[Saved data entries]
※
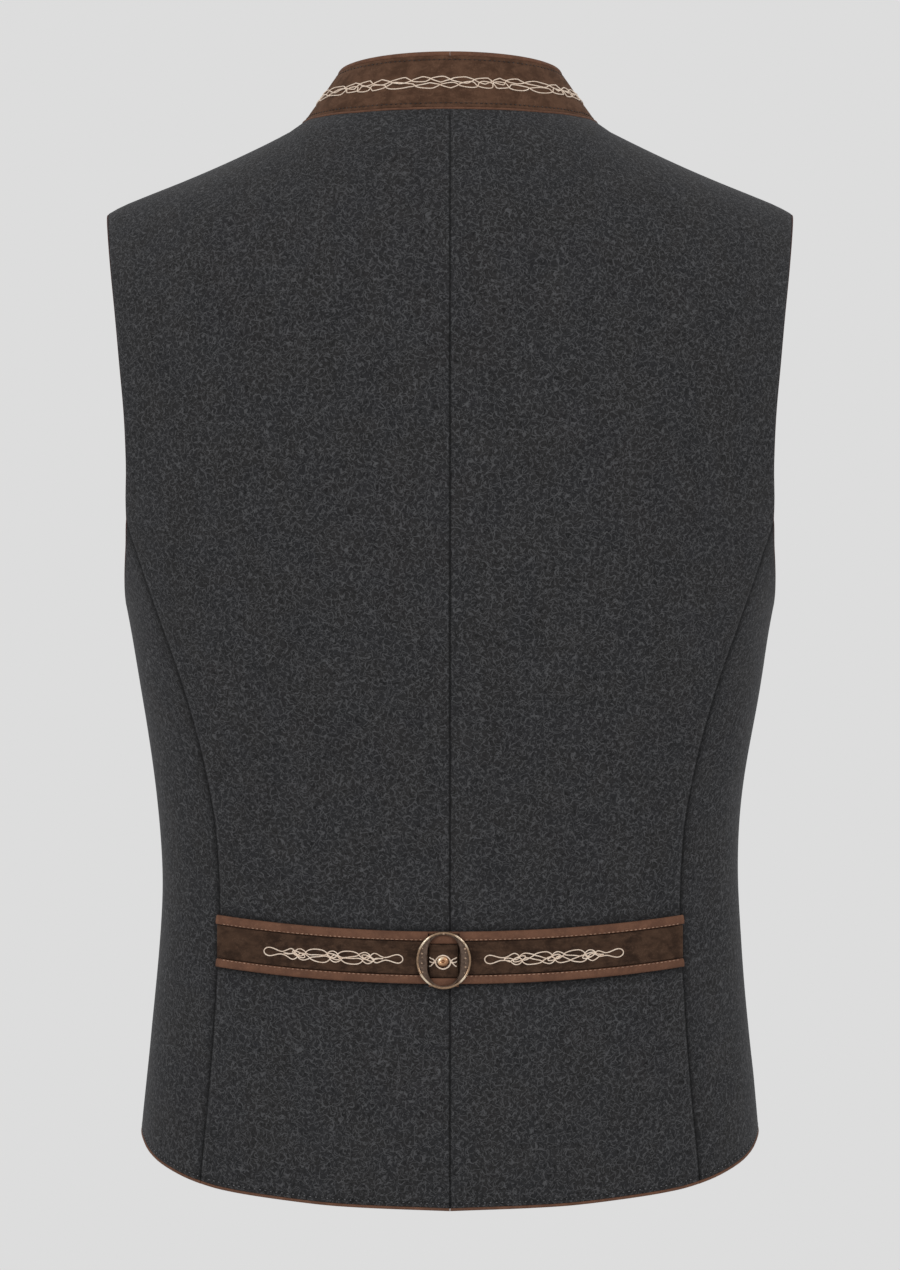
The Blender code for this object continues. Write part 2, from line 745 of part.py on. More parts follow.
def add_buckle(brass, copper):
    base = surface_place(RING_X, RING_Z)
    normal = surface_normal(RING_X, RING_Z)
    across = (Vector((1, 0, 0)) - normal * normal.x).normalized()
    up = normal.cross(across)

    def place(u, v):
        angle = 2 * math.pi * u
        cosine = math.cos(angle)
        sine = math.sin(angle)
        outer = 1 / math.hypot(cosine / RING_HALF_WIDTH, sine / RING_HALF_HEIGHT)
        opening = (abs(cosine / RING_HOLE_HALF_WIDTH) ** RING_HOLE_POWER
                   + abs(sine / RING_HOLE_HALF_HEIGHT) ** RING_HOLE_POWER)
        radius = mix(opening ** (-1 / RING_HOLE_POWER), outer, v)
        x = radius * cosine
        lift = RING_LIFT - RING_SLOPE * (x / RING_HALF_WIDTH) ** 2
        return base + across * x + up * radius * sine + normal * lift

    wall("ring_buckle", brass, place, RING_COLUMNS, 2, inner=0.0, outer=RING_THICKNESS, closed=True)
    top = LAY_GAP + BRIDGE_ARCH + BRIDGE_THICKNESS + SEAM_GAP
    turned("belt_rivet", copper, RIVET_PROFILE, RIVET_COLUMNS, base + normal * top, normal,
           stretch=RIVET_STRETCH)


def front_middle(x, z):
    """Point of the front at a height, beside the centre line."""
    angle = math.pi - x / SECTIONS[-1].front
    rise = rise_of(z) if z <= CHEST_Z else halve(0.0, 1.0, lambda share: skin(angle, share).z < z)
    return skin(angle, rise)


def add_buttons(brass):
    for number in range(BUTTON_COUNT):
        z = BUTTON_TOP_Z - BUTTON_SPACING * number
        normal = outward(front_middle, 0, z, step=0.1)
        seat = front_middle(0, z) + normal * (LAP_LIFT + SEAM_GAP)
        turned("button_" + str(number + 1), brass, BUTTON_PROFILE, BUTTON_COLUMNS, seat, normal)


def main():
    clear_scene()
    collection = bpy.data.collections.new("felt_waistcoat")
    bpy.context.scene.collection.children.link(collection)
    felt = make_material("charcoal_felt", (0.036, 0.036, 0.038), 0.95)
    suede = make_material("brown_suede", (0.062, 0.036, 0.024), 0.95)
    leather = make_material("brown_leather", (0.13, 0.065, 0.038), 0.6)
    brass = make_material("antique_brass", (0.33, 0.2, 0.1), 0.4, 1.0)
    copper = make_material("copper", (0.55, 0.26, 0.14), 0.35, 1.0)
    add_panels(felt)
    add_hem_piping(leather)
    add_armhole_piping(leather)
    add_collar(suede, leather)
    add_belt(suede, leather)
    add_buckle(brass, copper)
    add_buttons(brass)


main()
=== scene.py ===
import math

import bmesh
import bpy
import numpy as np
from mathutils import Matrix, Vector


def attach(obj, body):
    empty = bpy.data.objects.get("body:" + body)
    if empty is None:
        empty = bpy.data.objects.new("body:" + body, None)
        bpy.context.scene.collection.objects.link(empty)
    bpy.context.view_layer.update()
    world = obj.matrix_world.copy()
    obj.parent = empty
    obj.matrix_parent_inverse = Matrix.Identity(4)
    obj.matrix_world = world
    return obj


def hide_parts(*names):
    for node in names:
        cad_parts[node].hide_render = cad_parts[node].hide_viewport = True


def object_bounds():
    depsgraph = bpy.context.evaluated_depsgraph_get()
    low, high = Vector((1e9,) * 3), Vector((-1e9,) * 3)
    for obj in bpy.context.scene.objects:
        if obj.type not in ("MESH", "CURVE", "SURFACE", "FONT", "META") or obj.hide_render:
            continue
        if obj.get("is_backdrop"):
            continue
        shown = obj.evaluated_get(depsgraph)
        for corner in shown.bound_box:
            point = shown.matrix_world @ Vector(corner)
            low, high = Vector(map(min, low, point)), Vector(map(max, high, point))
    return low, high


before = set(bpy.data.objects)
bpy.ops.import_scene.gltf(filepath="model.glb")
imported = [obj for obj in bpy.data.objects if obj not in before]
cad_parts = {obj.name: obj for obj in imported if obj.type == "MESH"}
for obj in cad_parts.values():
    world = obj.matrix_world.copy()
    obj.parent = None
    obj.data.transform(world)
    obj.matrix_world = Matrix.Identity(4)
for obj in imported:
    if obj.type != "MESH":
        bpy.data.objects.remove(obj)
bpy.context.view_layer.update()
print("frame loaded")

# Lengths below are in millimetres, in the frame's axes: Z up, the front towards -Y, the wearer's left at +X.
mm = 0.001
sides = (("Left", 1), ("Right", -1))

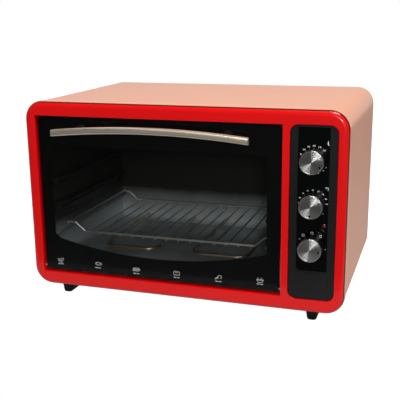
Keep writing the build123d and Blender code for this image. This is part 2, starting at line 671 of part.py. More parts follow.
※
* **Instructions for the task**:
Retype only what lies between the line bearing "add_hem_piping(leather)" and the line bearing "depsgraph = bpy.context.evaluated_depsgraph_get()", keeping both of those lines.

* **Exercise result**:
    add_hem_piping(leather)
    add_armhole_piping(leather)
    add_collar(suede, leather)
    add_belt(suede, leather)
    add_buckle(brass, copper)
    add_buttons(brass)


main()
=== scene.py ===
import math

import bmesh
import bpy
import numpy as np
from mathutils import Matrix, Vector


def attach(obj, body):
    empty = bpy.data.objects.get("body:" + body)
    if empty is None:
        empty = bpy.data.objects.new("body:" + body, None)
        bpy.context.scene.collection.objects.link(empty)
    bpy.context.view_layer.update()
    world = obj.matrix_world.copy()
    obj.parent = empty
    obj.matrix_parent_inverse = Matrix.Identity(4)
    obj.matrix_world = world
    return obj


def hide_parts(*names):
    for node in names:
        cad_parts[node].hide_render = cad_parts[node].hide_viewport = True


def object_bounds():
    depsgraph = bpy.context.evaluated_depsgraph_get()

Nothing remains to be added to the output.